Daniel Ricciardo was the only driver not to take to the circuit, continuing to sit in the garage seven minutes after the pitlane opened. An oil leak in the Toro Rosso prevented the car from starting initially, though the team was soon able to fix it and have him out slightly later in the session.

With the track quiet Gutierrez continued circulating, bringing his lap time down to a 1:18.499 – some four seconds off what Rosberg set on Thursday but at least faster than the GP2 drivers were setting. Indeed race pace is expected to be somewhere close to those set by the sport’s feeder series. Caterham drivers Giedo Van Der Garde and Charles Pic's opening laps of 1:21.997 and 1:22.583 respectively were in the region of those set by Sam Bird in the GP2 feature race on Friday, a race the Mercedes reserve driver dominated.

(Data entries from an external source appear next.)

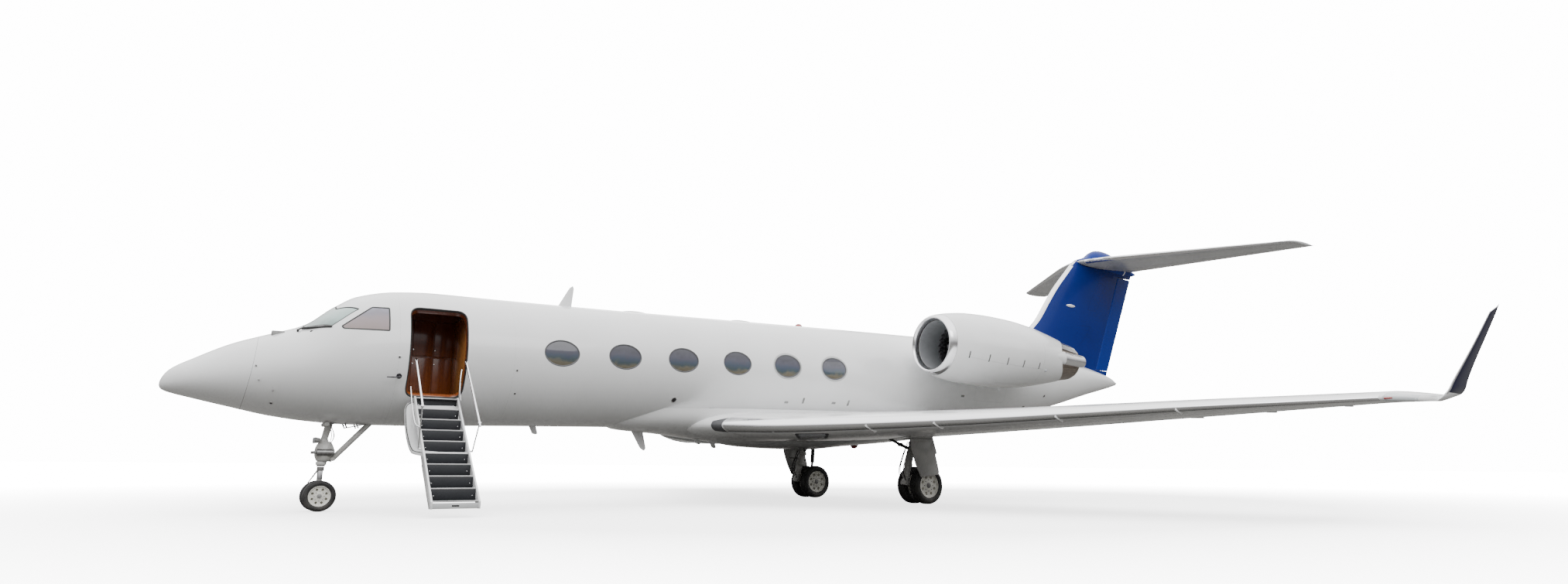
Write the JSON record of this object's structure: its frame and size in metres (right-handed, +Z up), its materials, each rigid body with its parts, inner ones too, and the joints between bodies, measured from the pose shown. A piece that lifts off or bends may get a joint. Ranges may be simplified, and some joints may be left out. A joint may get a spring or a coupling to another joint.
{
  "type": "business jet",
  "caption": "Full-size twin-engined long-range business jet on its gear, with a T-tail, winglets, oval cabin windows and an airstair let down beside the cockpit.",
  "frame": {"origin": "on the ground under the middle of the aircraft's box", "axes": "+X aft along the fuselage, +Y to starboard, +Z up"},
  "size_m": [26.914, 23.7222, 7.4911],
  "materials": {
    "white_paint": "gloss white paint",
    "blue_paint": "gloss royal blue paint",
    "navy_paint": "gloss navy paint",
    "grey_paint": "satin light grey paint",
    "polished_metal": "polished",
    "gear_metal": "satin grey paint",
    "engine_metal": "dark satin",
    "tyre": "matte black rubber",
    "glass": "tinted",
    "wood": "varnished veneer",
    "carpet": "cut pile",
    "leather": "satin",
    "dark_plastic": "matte",
    "stair_rubber": "ribbed black rubber"
  },
  "bodies": {
    "airframe": {"aft_fuselage": "white_paint", "belly_antenna": "white_paint", "belly_fairing": "white_paint", "cabin_floor": "carpet", "cabin_partition": "wood", "cabin_shell": "white_paint", "cabin_windows_left": "glass", "cabin_windows_right": "glass", "cockpit_partition": "wood", "cockpit_shell": "white_paint", "crew_seats": "leather", "door_panel": "white_paint", "engine_left": "engine_metal", "engine_right": "engine_metal", "entry_cabinet": "wood", "entry_shell": "white_paint", "fin": "blue_paint", "flap_left": "white_paint", "flap_right": "white_paint", "instrument_panel": "dark_plastic", "intake_lip_left": "polished_metal", "intake_lip_right": "polished_metal", "lower_stair": "stair_rubber", "main_gear_door_left": "white_paint", "main_gear_door_right": "white_paint", "main_gear_leg_left": "gear_metal", "main_gear_leg_right": "gear_metal", "nacelle_left": "white_paint", "nacelle_right": "white_paint", "nose_gear_leg": "gear_metal", "nozzle_left": "polished_metal", "nozzle_right": "polished_metal", "pylon_left": "white_paint", "pylon_right": "white_paint", "radome": "white_paint", "side_window_left": "glass", "side_window_right": "glass", "stabilizer": "grey_paint", "tail_bullet": "blue_paint", "tail_cone": "white_paint", "top_antenna": "white_paint", "upper_stair": "stair_rubber", "windscreen_left": "glass", "windscreen_right": "glass", "wing_left": "white_paint", "wing_right": "white_paint", "winglet_left": "navy_paint", "winglet_right": "navy_paint"},
    "nose_steering": {"nose_fork": "gear_metal"},
    "nose_wheel_pair": {"nose_wheels": "tyre"},
    "main_wheel_pair_left": {"main_wheels_left": "tyre"},
    "main_wheel_pair_right": {"main_wheels_right": "tyre"},
    "fan_rotor_left": {"fan_left": "engine_metal"},
    "fan_rotor_right": {"fan_right": "engine_metal"},
    "rudder_body": {"rudder": "blue_paint"},
    "elevator_body_left": {"elevator_left": "grey_paint"},
    "elevator_body_right": {"elevator_right": "grey_paint"},
    "aileron_body_left": {"aileron_left": "white_paint"},
    "aileron_body_right": {"aileron_right": "white_paint"}
  },
  "joints": [
    {"name": "nose_steering_turn", "type": "hinge", "parent": "airframe", "child": "nose_steering", "pos_m": [-11.06, 0, 0.5], "axis": [0, 0, 1], "range_deg": [-80, 80]},
    {"name": "nose_wheels_spin", "type": "hinge", "parent": "nose_steering", "child": "nose_wheel_pair", "pos_m": [-11.06, 0, 0.25384], "axis": [0, 1, 0], "continuous": true},
    {"name": "main_wheels_left_spin", "type": "hinge", "parent": "airframe", "child": "main_wheel_pair_left", "pos_m": [0.57, -2.085, 0.40001], "axis": [0, 1, 0], "continuous": true},
    {"name": "main_wheels_right_spin", "type": "hinge", "parent": "airframe", "child": "main_wheel_pair_right", "pos_m": [0.57, 2.085, 0.40001], "axis": [0, 1, 0], "continuous": true},
    {"name": "fan_left_spin", "type": "hinge", "parent": "airframe", "child": "fan_rotor_left", "pos_m": [1.82978, -2.1, 3.55545], "axis": [-0.9997, 0, 0.023], "continuous": true},
    {"name": "fan_right_spin", "type": "hinge", "parent": "airframe", "child": "fan_rotor_right", "pos_m": [1.82978, 2.1, 3.55545], "axis": [-0.9997, 0, 0.023], "continuous": true},
    {"name": "rudder_turn", "type": "hinge", "parent": "airframe", "child": "rudder_body", "pos_m": [9.7064, 0, 3.7], "axis": [0.405, 0, 0.9143], "range_deg": [-22, 22]},
    {"name": "elevator_left_turn", "type": "hinge", "parent": "airframe", "child": "elevator_body_left", "pos_m": [10.9732, -0.445, 6.9946], "axis": [0.4345, -0.9002, 0.0295], "range_deg": [-24, 13]},
    {"name": "elevator_right_turn", "type": "hinge", "parent": "airframe", "child": "elevator_body_right", "pos_m": [10.9732, 0.445, 6.9946], "axis": [-0.4345, -0.9002, -0.0295], "range_deg": [-24, 13]},
    {"name": "aileron_left_turn", "type": "hinge", "parent": "airframe", "child": "aileron_body_left", "pos_m": [1.9934, -7.634, 1.7726], "axis": [0.3154, -0.9478, 0.0462], "range_deg": [-12, 12]},
    {"name": "aileron_right_turn", "type": "hinge", "parent": "airframe", "child": "aileron_body_right", "pos_m": [1.9934, 7.634, 1.7726], "axis": [-0.3154, -0.9478, -0.0462], "range_deg": [-12, 12]}
  ],
  "couplings": [
    {"joint": "elevator_right_turn", "follows": "elevator_left_turn", "ratio": 1},
    {"joint": "aileron_right_turn", "follows": "aileron_left_turn", "ratio": -1}
  ]
}
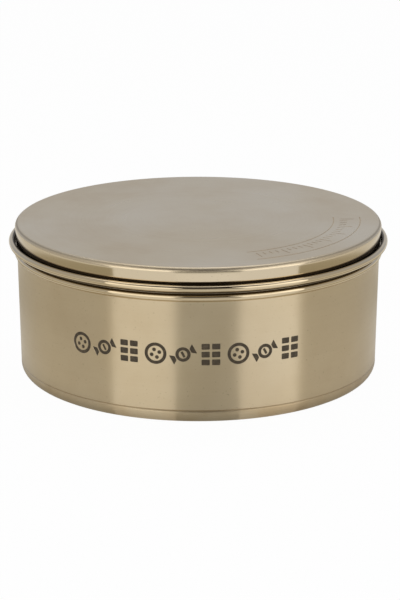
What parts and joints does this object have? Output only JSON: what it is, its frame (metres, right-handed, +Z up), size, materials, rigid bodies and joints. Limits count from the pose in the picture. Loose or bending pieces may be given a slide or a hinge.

Ahead of the Caterham duo Gutierrez was still turning laps; after eight tours he'd knocked some nine seconds off his opening lap time.
Van der Garde and Pic, also still circulating, lowered their lap times to within a second of those set by Gutierrez as Ricciardo finally emerged, some twelve minutes into the sixty-minute session. Ricciardo's Toro Rosso teammate Jean-Eric Vergne was also on track, setting an initial lap of 1:21.967 on a set of the soft Pirelli tyres.

A quarter of an hour into the session all the drivers had been on track, though only half a dozen had set times as most chose to sit in the garage and tweak their set ups ahead of a qualifying simulation run later in the session.

Gutierrez was finally bumped from the top of the timing screens first by Vergne on a 1:16.946 and then Nico Hulkenberg, who demoted his Sauber teammate to third with a 1:17.211. Hulkenberg went one better on the following lap, setting a 1:16.371 to set the fastest time of the session on a set of soft compound tyres.

Both Sebastian Vettel and Mark Webber took to the track after twenty minutes, desperately looking for pace after a slow Thursday. The pace wasn't immediately present for Vettel, who set a 1:16.582 while Webber was some seven-tenths of a second off with a 1:17.210. Vettel was out on the supersoft tyres, while Webber ran on the softs, Red Bull running a split programme with its two drivers.

Traffic was beginning to become an issue with a number of cars circulating; Sergio Perez was delayed after the McLaren driver had set the fastest first sector of all.

Vettel however did get a clear lap, setting a 1:15.791 to go fastest on what appeared to be a qualifying simulation. It was only narrowly faster than Pastor Maldonado who set a time just seven hundredths slower in the unfancied Williams.

Williams, which is yet to score a point in 2013, had been testing alternate front wings on Thursday between Maldonado and Valtteri Bottas' cars, the pair some way down the order. Maldonado's lap was therefore an encouraging sign for the Grove team.

Red Bull however soon went better. Vettel lowered his own time by half a second while Mark Webber went second fastest with a time of 1:15.714.

With thirty-five minutes left of the session, drivers began to focus on qualifying, with Fernando Alonso attacking the Monaco street just as Romain Grosjean was wheeled back into the garage with a flat left-rear tyre.